— Problem statement —
Print the entire listing. Each line must match the original exactly.
########################################
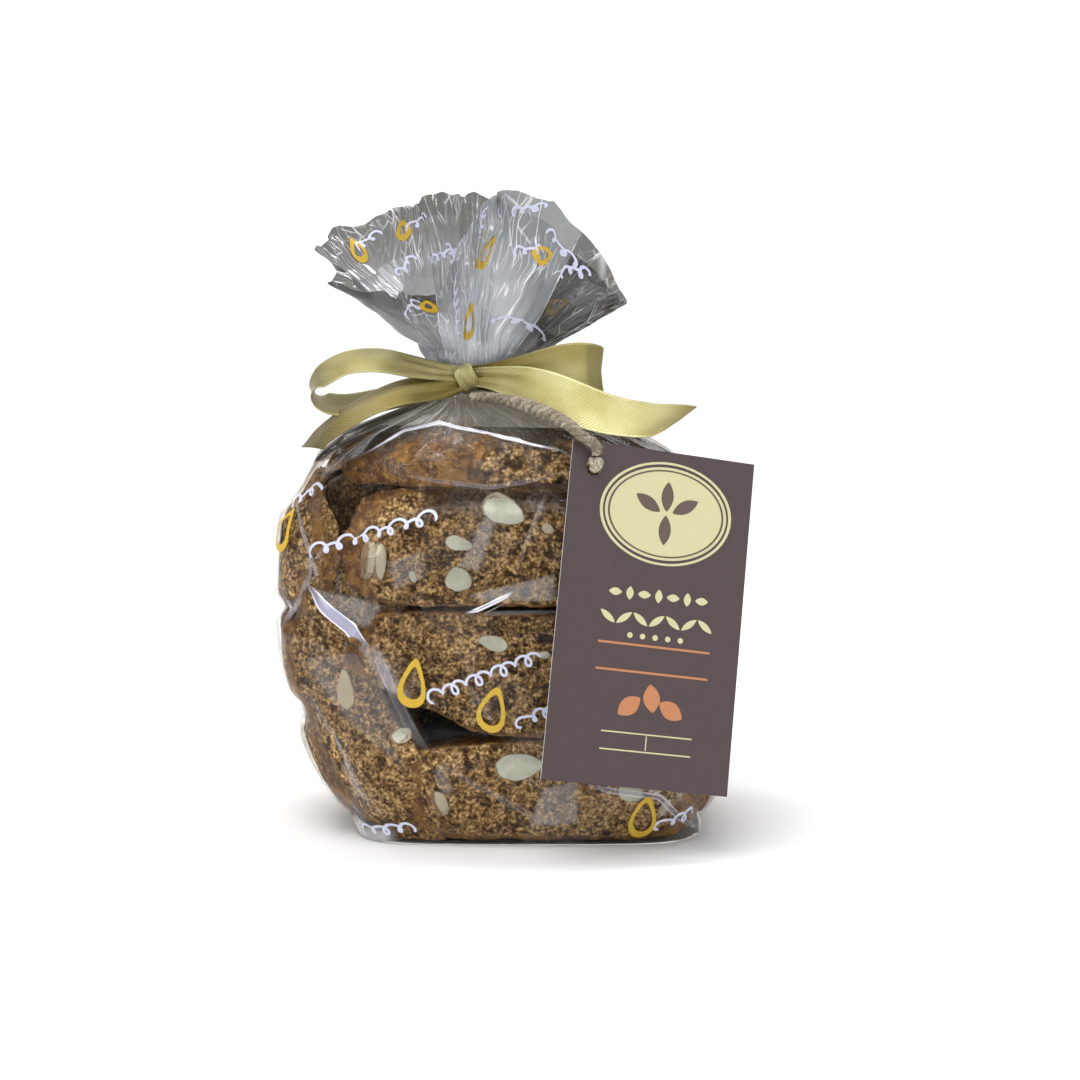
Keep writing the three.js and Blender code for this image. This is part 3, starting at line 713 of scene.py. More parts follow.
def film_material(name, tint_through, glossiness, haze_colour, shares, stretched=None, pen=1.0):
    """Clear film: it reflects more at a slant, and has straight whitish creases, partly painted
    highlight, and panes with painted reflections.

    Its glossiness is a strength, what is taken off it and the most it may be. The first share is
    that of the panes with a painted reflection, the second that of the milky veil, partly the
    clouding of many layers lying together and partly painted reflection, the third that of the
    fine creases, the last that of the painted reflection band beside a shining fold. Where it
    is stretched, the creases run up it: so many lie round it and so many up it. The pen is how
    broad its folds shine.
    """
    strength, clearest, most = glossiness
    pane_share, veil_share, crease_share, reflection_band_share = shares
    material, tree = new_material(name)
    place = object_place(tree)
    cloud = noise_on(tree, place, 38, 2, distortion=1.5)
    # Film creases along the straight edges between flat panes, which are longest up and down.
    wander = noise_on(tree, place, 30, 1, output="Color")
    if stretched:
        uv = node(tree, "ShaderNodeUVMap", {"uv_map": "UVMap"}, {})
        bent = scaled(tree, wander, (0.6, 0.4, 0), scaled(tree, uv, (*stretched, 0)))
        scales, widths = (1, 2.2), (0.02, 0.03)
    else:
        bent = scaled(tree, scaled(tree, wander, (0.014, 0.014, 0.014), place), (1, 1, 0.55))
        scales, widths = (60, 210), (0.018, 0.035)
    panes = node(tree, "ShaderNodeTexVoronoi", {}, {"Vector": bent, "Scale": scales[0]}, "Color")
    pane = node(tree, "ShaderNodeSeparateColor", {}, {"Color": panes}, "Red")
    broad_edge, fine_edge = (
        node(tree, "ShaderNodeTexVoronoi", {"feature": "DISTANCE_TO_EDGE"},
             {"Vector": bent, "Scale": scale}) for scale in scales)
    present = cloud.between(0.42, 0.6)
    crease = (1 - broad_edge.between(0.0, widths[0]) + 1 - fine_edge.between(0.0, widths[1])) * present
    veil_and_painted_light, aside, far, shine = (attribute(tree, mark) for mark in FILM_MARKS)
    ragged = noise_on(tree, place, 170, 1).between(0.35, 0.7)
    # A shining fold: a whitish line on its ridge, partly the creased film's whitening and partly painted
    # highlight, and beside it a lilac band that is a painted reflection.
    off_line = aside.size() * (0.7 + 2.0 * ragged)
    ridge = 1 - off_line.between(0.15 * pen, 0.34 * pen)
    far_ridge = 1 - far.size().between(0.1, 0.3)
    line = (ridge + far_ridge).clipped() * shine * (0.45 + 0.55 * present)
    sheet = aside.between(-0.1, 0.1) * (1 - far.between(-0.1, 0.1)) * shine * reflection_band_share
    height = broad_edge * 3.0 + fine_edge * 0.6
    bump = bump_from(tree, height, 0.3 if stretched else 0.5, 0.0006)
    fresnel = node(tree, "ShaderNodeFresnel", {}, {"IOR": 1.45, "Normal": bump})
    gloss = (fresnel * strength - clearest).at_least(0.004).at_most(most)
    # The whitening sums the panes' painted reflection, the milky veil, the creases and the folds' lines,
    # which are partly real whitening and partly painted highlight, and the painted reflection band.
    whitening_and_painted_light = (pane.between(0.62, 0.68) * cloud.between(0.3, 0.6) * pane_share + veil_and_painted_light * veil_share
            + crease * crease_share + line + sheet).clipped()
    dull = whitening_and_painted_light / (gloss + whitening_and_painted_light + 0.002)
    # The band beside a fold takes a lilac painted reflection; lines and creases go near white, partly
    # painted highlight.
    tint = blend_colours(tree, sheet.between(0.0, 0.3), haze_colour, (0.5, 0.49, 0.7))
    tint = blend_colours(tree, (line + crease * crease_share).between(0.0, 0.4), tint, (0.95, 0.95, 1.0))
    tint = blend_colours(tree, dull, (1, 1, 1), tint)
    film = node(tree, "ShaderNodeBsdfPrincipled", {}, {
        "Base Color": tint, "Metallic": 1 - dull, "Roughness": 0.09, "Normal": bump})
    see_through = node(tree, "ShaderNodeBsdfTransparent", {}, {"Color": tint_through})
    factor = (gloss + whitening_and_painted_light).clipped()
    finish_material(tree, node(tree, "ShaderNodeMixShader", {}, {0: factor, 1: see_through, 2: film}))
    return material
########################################
— Solution to this problem —
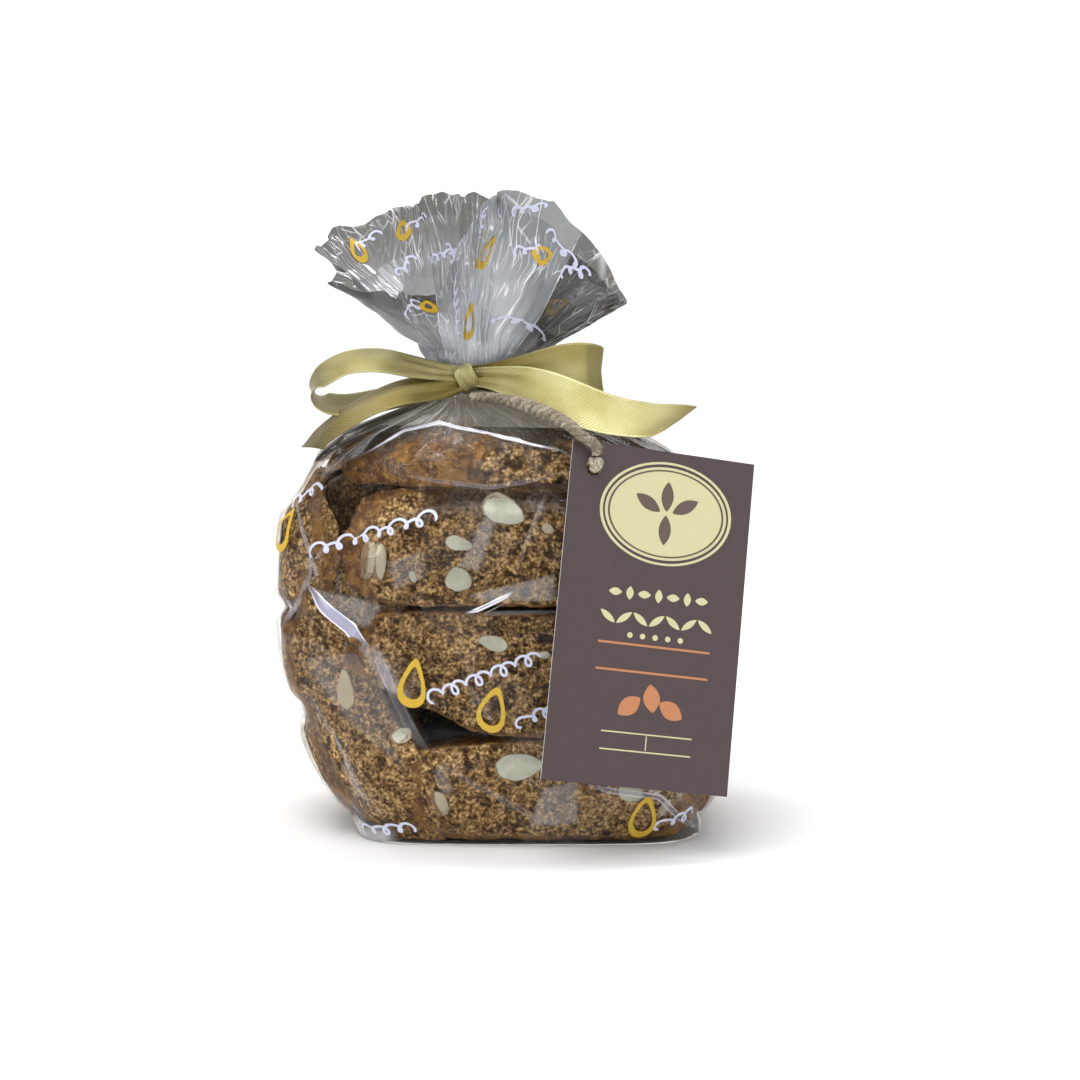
Keep writing the three.js and Blender code for this image. This is part 3, starting at line 713 of scene.py. More parts follow.
def film_material(name, tint_through, glossiness, haze_colour, shares, stretched=None, pen=1.0):
    """Clear film: it reflects more at a slant, and has straight whitish creases, partly painted
    highlight, and panes with painted reflections.

    Its glossiness is a strength, what is taken off it and the most it may be. The first share is
    that of the panes with a painted reflection, the second that of the milky veil, partly the
    clouding of many layers lying together and partly painted reflection, the third that of the
    fine creases, the last that of the painted reflection band beside a shining fold. Where it
    is stretched, the creases run up it: so many lie round it and so many up it. The pen is how
    broad its folds shine.
    """
    strength, clearest, most = glossiness
    pane_share, veil_share, crease_share, reflection_band_share = shares
    material, tree = new_material(name)
    place = object_place(tree)
    cloud = noise_on(tree, place, 38, 2, distortion=1.5)
    # Film creases along the straight edges between flat panes, which are longest up and down.
    wander = noise_on(tree, place, 30, 1, output="Color")
    if stretched:
        uv = node(tree, "ShaderNodeUVMap", {"uv_map": "UVMap"}, {})
        bent = scaled(tree, wander, (0.6, 0.4, 0), scaled(tree, uv, (*stretched, 0)))
        scales, widths = (1, 2.2), (0.02, 0.03)
    else:
        bent = scaled(tree, scaled(tree, wander, (0.014, 0.014, 0.014), place), (1, 1, 0.55))
        scales, widths = (60, 210), (0.018, 0.035)
    panes = node(tree, "ShaderNodeTexVoronoi", {}, {"Vector": bent, "Scale": scales[0]}, "Color")
    pane = node(tree, "ShaderNodeSeparateColor", {}, {"Color": panes}, "Red")
    broad_edge, fine_edge = (
        node(tree, "ShaderNodeTexVoronoi", {"feature": "DISTANCE_TO_EDGE"},
             {"Vector": bent, "Scale": scale}) for scale in scales)
    present = cloud.between(0.42, 0.6)
    crease = (1 - broad_edge.between(0.0, widths[0]) + 1 - fine_edge.between(0.0, widths[1])) * present
    veil_and_painted_light, aside, far, shine = (attribute(tree, mark) for mark in FILM_MARKS)
    ragged = noise_on(tree, place, 170, 1).between(0.35, 0.7)
    # A shining fold: a whitish line on its ridge, partly the creased film's whitening and partly painted
    # highlight, and beside it a lilac band that is a painted reflection.
    off_line = aside.size() * (0.7 + 2.0 * ragged)
    ridge = 1 - off_line.between(0.15 * pen, 0.34 * pen)
    far_ridge = 1 - far.size().between(0.1, 0.3)
    line = (ridge + far_ridge).clipped() * shine * (0.45 + 0.55 * present)
    sheet = aside.between(-0.1, 0.1) * (1 - far.between(-0.1, 0.1)) * shine * reflection_band_share
    height = broad_edge * 3.0 + fine_edge * 0.6
    bump = bump_from(tree, height, 0.3 if stretched else 0.5, 0.0006)
    fresnel = node(tree, "ShaderNodeFresnel", {}, {"IOR": 1.45, "Normal": bump})
    gloss = (fresnel * strength - clearest).at_least(0.004).at_most(most)
    # The whitening sums the panes' painted reflection, the milky veil, the creases and the folds' lines,
    # which are partly real whitening and partly painted highlight, and the painted reflection band.
    whitening_and_painted_light = (pane.between(0.62, 0.68) * cloud.between(0.3, 0.6) * pane_share + veil_and_painted_light * veil_share
            + crease * crease_share + line + sheet).clipped()
    dull = whitening_and_painted_light / (gloss + whitening_and_painted_light + 0.002)
    # The band beside a fold takes a lilac painted reflection; lines and creases go near white, partly
    # painted highlight.
    tint = blend_colours(tree, sheet.between(0.0, 0.3), haze_colour, (0.5, 0.49, 0.7))
    tint = blend_colours(tree, (line + crease * crease_share).between(0.0, 0.4), tint, (0.95, 0.95, 1.0))
    tint = blend_colours(tree, dull, (1, 1, 1), tint)
    film = node(tree, "ShaderNodeBsdfPrincipled", {}, {
        "Base Color": tint, "Metallic": 1 - dull, "Roughness": 0.09, "Normal": bump})
    see_through = node(tree, "ShaderNodeBsdfTransparent", {}, {"Color": tint_through})
    factor = (gloss + whitening_and_painted_light).clipped()
    finish_material(tree, node(tree, "ShaderNodeMixShader", {}, {0: factor, 1: see_through, 2: film}))
    return material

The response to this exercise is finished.